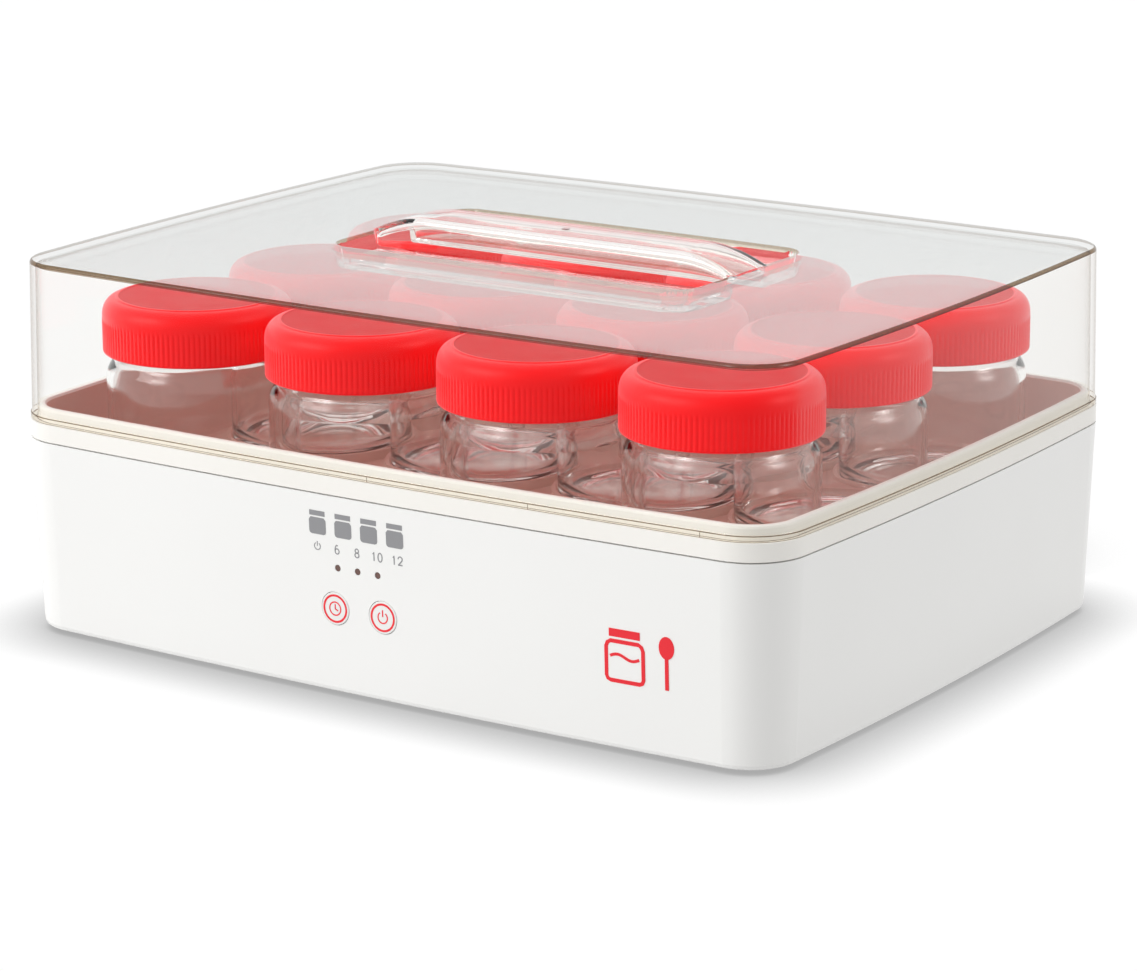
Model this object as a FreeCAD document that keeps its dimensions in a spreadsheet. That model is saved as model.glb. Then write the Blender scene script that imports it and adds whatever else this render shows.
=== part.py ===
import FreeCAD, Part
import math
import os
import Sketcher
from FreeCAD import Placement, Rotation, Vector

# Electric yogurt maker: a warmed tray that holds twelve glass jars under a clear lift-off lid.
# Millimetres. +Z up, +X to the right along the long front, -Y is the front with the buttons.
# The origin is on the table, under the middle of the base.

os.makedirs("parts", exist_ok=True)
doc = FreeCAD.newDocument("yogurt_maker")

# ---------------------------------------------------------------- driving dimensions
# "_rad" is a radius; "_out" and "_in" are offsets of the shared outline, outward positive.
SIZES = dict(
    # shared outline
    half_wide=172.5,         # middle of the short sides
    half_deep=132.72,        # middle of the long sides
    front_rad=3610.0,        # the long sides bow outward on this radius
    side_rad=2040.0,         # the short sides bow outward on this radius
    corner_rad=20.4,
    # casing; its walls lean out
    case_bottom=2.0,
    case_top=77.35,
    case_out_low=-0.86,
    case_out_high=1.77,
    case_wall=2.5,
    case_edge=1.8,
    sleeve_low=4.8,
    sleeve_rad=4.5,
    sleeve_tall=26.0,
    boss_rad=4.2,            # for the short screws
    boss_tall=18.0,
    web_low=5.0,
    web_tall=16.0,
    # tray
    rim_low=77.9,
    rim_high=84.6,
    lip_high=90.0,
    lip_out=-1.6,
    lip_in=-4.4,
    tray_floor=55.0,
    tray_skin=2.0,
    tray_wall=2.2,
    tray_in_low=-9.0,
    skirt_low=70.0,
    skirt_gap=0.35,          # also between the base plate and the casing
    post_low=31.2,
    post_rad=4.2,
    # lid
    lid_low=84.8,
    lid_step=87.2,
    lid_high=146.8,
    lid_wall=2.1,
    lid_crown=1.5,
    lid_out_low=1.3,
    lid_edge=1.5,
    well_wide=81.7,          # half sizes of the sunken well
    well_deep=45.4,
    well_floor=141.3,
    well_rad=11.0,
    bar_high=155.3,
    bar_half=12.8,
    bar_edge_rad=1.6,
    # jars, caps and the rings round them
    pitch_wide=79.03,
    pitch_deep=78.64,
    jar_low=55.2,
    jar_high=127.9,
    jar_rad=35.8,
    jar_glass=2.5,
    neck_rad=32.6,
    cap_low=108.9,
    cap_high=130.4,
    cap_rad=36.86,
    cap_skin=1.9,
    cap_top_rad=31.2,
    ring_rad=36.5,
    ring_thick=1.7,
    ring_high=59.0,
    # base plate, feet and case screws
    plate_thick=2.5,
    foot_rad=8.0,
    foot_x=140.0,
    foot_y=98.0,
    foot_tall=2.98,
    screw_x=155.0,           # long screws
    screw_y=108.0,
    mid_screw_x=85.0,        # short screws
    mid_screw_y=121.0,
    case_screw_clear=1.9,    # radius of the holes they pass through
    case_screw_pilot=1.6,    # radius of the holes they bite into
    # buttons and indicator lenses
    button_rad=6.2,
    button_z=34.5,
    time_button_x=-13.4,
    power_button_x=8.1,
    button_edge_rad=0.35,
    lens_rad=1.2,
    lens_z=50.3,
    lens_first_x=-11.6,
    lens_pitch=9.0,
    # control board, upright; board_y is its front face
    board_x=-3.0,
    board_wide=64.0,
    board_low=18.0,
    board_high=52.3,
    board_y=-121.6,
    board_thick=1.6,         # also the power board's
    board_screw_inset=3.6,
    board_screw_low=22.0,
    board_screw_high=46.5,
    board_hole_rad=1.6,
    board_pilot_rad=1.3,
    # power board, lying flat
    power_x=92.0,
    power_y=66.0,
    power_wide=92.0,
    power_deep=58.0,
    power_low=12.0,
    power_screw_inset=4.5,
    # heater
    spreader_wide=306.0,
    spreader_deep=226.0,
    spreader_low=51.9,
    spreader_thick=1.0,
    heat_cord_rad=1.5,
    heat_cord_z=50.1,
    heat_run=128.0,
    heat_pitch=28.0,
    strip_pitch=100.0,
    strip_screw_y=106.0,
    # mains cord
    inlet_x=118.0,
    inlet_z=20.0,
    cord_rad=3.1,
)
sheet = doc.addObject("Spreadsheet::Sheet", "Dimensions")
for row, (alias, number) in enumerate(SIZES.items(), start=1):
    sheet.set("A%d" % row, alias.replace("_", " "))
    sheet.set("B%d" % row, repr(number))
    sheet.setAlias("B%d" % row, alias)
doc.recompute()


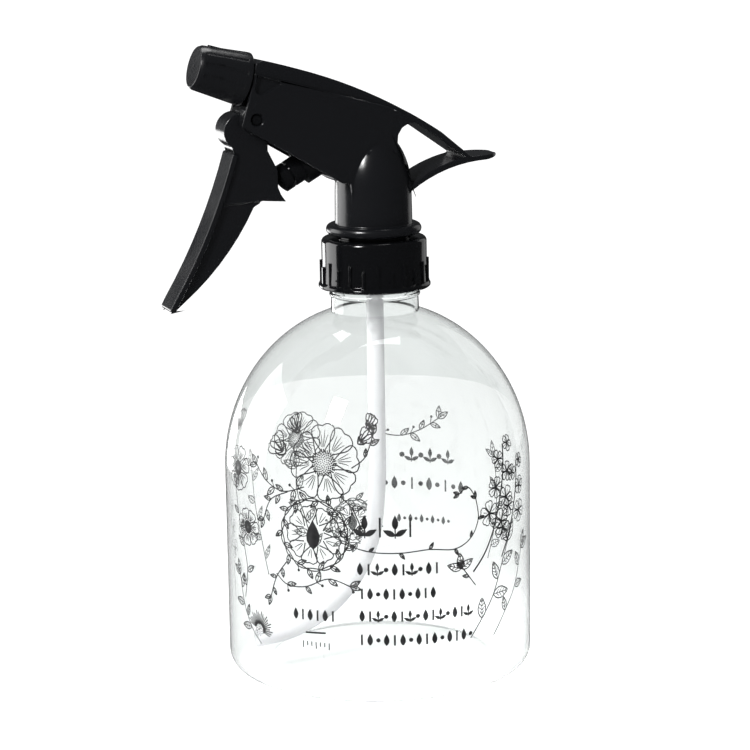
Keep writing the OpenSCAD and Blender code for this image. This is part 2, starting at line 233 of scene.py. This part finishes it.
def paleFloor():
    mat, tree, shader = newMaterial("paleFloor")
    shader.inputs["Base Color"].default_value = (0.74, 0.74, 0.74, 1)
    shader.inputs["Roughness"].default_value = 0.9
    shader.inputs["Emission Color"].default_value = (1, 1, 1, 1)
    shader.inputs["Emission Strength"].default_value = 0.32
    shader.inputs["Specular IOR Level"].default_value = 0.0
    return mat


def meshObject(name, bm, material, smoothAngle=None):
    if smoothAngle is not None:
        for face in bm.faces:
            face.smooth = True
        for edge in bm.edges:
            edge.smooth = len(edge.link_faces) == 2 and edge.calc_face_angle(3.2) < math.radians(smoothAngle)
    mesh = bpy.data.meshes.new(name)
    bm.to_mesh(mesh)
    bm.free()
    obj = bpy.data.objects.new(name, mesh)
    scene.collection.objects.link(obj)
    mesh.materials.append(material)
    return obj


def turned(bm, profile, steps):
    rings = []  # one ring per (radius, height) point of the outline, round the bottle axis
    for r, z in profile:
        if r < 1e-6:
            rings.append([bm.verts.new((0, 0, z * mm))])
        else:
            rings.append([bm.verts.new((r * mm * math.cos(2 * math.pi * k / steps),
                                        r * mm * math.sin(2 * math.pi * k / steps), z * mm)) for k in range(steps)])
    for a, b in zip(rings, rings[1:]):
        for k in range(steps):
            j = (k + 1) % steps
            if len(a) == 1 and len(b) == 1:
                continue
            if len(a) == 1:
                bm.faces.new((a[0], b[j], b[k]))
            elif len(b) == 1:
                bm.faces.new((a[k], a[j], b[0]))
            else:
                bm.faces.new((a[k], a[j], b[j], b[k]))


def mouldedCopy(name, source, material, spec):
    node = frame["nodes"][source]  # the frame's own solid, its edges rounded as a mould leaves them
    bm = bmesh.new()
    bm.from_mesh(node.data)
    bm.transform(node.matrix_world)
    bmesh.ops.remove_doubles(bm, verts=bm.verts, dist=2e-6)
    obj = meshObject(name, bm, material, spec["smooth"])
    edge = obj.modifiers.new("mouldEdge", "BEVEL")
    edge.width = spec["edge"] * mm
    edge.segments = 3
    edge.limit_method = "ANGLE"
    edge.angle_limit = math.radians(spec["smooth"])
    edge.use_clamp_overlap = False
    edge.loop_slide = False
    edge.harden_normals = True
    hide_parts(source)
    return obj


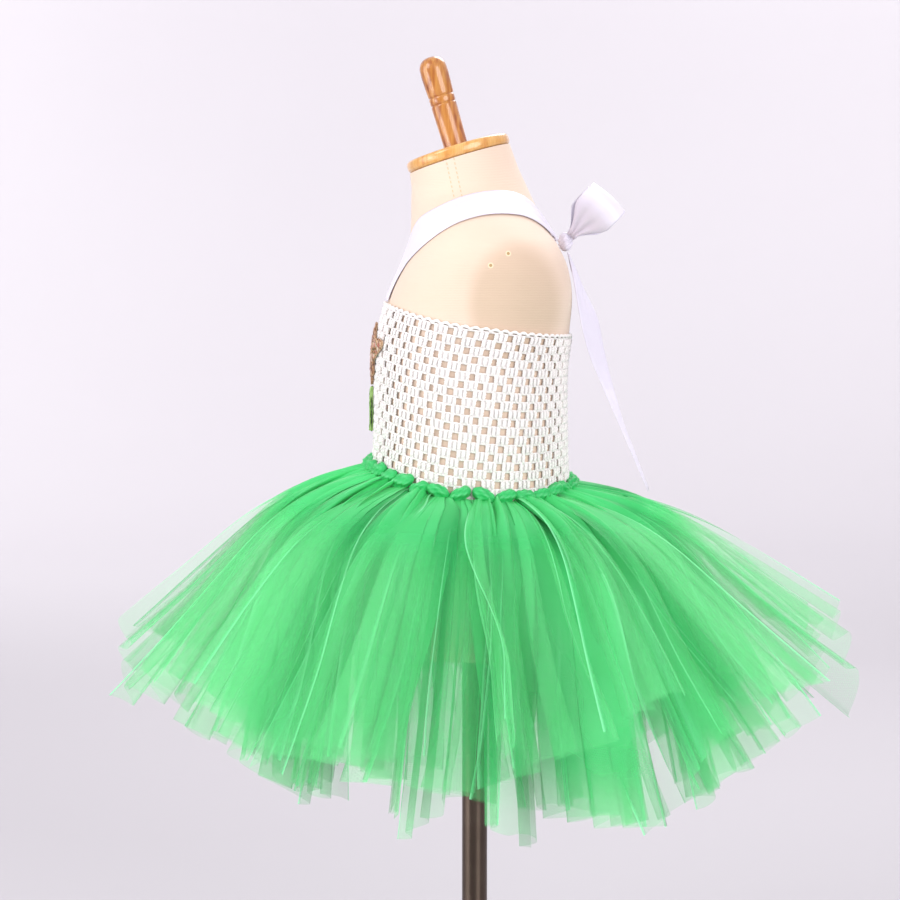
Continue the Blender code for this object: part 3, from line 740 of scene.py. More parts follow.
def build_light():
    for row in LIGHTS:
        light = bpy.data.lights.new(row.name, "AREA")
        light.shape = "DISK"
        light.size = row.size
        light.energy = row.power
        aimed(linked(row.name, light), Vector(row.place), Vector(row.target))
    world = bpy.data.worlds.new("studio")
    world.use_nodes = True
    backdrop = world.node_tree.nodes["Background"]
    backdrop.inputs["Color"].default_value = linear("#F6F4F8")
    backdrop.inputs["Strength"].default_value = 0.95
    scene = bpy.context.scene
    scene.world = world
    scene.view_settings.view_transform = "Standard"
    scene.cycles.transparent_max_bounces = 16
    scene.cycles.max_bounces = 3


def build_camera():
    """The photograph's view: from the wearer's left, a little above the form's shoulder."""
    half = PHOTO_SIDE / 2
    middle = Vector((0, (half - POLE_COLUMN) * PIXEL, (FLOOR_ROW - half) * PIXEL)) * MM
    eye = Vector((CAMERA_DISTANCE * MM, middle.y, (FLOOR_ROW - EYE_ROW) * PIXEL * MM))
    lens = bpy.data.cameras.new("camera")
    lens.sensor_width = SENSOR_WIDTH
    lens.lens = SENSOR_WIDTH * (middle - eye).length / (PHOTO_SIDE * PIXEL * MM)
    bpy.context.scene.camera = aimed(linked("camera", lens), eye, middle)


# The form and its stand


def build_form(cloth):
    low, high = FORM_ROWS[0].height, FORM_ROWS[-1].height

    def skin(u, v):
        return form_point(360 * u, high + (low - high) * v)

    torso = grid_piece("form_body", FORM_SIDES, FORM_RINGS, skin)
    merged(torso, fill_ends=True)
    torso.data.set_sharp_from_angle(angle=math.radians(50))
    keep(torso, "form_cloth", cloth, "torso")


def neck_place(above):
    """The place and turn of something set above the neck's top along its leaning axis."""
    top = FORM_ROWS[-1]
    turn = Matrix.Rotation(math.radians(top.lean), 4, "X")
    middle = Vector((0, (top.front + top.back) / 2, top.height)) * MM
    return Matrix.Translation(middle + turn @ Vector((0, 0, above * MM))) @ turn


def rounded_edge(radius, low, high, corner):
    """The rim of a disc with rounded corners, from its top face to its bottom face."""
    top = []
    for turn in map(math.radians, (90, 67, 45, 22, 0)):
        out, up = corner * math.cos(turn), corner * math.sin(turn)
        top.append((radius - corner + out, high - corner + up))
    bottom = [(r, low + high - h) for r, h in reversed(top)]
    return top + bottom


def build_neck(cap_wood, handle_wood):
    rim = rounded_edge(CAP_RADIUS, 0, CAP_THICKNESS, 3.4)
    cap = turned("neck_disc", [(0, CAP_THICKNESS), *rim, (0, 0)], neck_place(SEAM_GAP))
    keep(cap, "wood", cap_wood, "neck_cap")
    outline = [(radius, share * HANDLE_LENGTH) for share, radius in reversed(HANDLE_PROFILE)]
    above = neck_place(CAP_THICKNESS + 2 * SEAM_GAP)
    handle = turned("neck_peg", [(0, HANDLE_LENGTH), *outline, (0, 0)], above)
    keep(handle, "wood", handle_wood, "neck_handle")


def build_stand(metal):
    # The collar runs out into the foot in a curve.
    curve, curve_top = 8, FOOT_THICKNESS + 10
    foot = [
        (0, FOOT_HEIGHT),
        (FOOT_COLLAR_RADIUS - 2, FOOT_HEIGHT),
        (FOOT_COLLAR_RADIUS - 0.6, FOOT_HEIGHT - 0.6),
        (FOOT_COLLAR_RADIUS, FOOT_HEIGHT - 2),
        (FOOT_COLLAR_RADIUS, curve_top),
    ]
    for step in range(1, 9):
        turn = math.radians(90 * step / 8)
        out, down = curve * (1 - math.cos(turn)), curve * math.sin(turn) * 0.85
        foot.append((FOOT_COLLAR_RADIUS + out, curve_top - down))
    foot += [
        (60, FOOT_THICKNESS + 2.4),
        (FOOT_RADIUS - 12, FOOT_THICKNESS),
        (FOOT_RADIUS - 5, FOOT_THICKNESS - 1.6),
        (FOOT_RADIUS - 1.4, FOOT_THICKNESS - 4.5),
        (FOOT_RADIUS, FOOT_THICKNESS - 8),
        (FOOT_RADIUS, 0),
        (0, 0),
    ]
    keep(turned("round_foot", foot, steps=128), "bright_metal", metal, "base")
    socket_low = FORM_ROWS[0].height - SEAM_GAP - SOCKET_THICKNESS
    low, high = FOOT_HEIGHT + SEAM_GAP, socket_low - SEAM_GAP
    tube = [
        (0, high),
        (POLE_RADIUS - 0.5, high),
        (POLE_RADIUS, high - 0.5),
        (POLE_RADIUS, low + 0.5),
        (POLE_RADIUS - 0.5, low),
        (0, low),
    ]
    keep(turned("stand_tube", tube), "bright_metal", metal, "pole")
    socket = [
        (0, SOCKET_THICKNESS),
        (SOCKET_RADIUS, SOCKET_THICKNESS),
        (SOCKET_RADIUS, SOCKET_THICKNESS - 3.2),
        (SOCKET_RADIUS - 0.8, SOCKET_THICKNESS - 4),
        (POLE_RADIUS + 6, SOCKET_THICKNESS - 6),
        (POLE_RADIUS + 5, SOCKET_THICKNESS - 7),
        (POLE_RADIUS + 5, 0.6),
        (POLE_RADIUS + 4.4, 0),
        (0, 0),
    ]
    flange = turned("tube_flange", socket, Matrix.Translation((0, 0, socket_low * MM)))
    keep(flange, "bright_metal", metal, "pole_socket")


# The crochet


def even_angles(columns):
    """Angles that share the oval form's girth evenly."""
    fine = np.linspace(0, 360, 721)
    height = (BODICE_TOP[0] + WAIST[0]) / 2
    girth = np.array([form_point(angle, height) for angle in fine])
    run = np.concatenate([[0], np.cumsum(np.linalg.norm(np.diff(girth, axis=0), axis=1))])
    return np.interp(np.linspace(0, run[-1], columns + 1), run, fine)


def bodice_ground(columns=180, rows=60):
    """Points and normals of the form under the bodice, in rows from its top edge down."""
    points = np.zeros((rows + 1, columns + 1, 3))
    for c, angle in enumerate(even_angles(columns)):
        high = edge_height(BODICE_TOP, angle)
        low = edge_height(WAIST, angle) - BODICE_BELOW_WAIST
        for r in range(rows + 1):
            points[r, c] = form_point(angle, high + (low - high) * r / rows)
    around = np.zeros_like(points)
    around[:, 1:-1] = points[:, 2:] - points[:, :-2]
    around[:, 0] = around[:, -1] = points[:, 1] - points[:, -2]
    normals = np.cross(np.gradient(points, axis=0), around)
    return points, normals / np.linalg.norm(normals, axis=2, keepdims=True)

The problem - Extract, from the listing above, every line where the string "FreeCAD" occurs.

The reply -
Model this object as a FreeCAD document that keeps its dimensions in a spreadsheet. That model is saved as model.glb. Then write the Blender scene script that imports it and adds whatever else this render shows.
import FreeCAD, Part
from FreeCAD import Placement, Rotation, Vector
doc = FreeCAD.newDocument("yogurt_maker")